Building relationships with U.S. industry professionals

Music conferences and industry events are the primary contexts in which international musicians build working relationships with U.S.-based industry professionals. SXSW Music, A3C, The New Collar Network, CMJ (now non-operational but replaced by successor showcases), Folk Alliance International, and genre-specific conferences provide structured opportunities for international performers to present their work to U.S. agents, bookers, managers, and label representatives. A substantive industry showcase appearance — particularly one that generates subsequent correspondence, offers, or collaborations — provides both networking value and documentary evidence of recognition in the U.S. market.

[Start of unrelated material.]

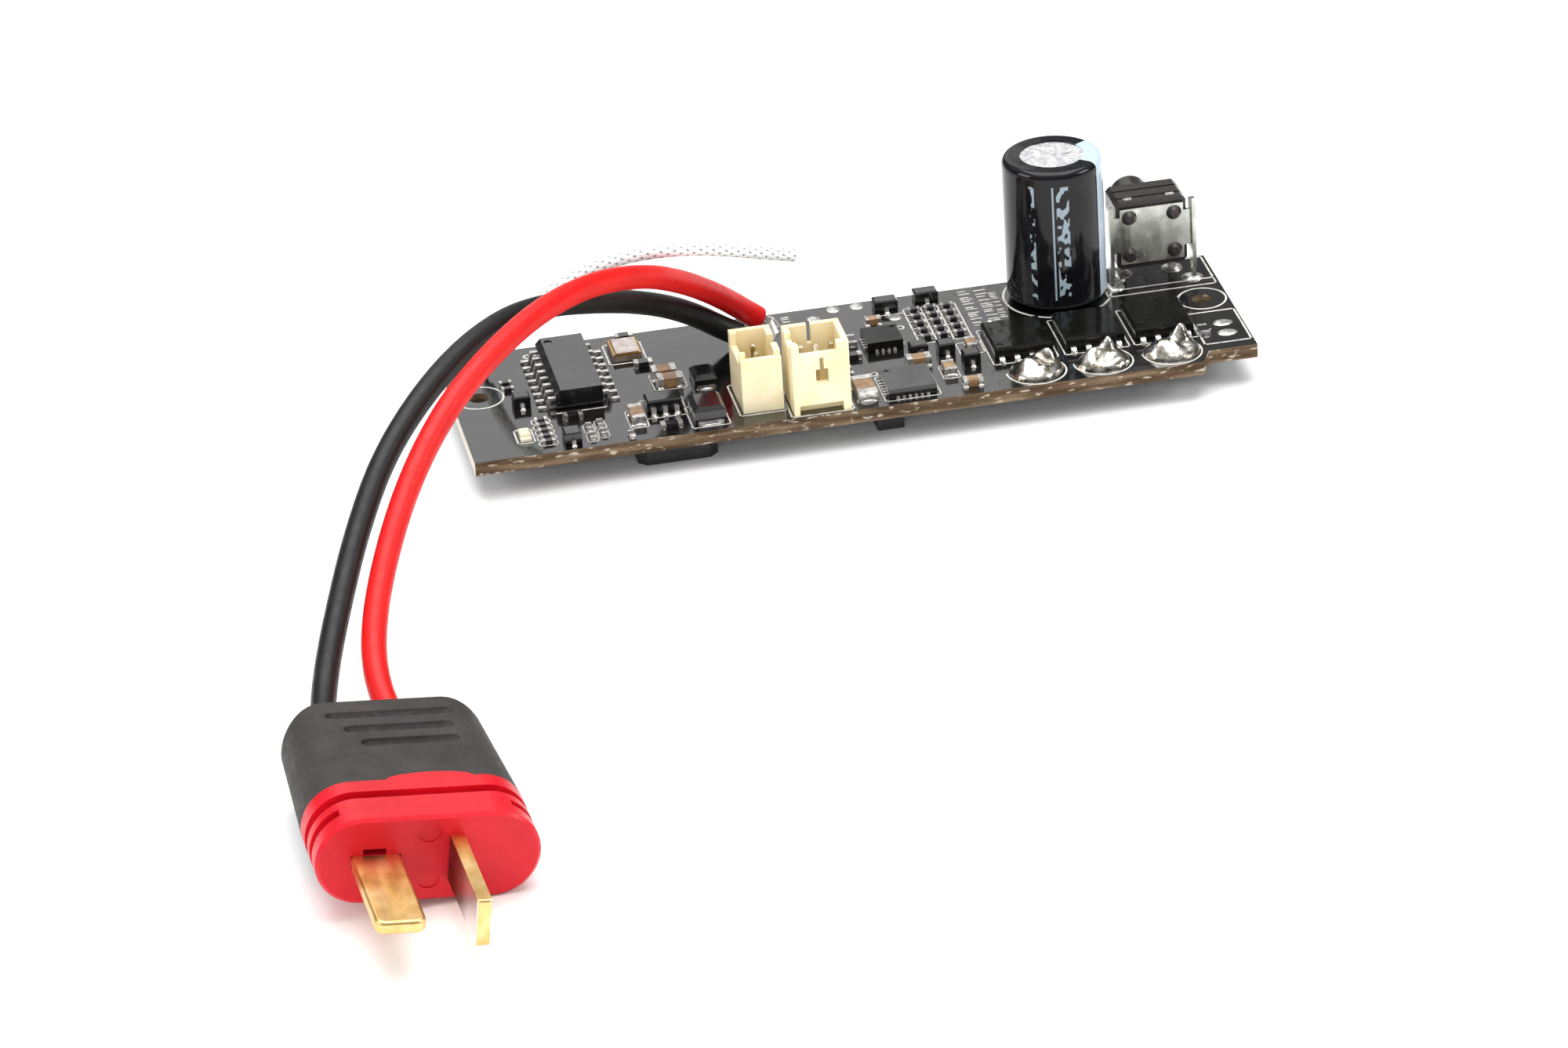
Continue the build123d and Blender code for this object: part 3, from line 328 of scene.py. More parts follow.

Distribution and licensing relationships with U.S.-based companies provide a pathway for international musicians to establish a documented commercial presence in the U.S. market before obtaining O-1B status. A licensing agreement with a U.S. music supervisor, a distribution deal with an American independent label, or a sync licensing arrangement with a U.S. publisher creates a documented professional relationship with a U.S. entity that is familiar with the musician's work and may be positioned to serve as the O-1B petitioner or to provide an expert letter. These relationships are easier to convert into petition support relationships than cold outreach to industry professionals who have no prior engagement with the musician.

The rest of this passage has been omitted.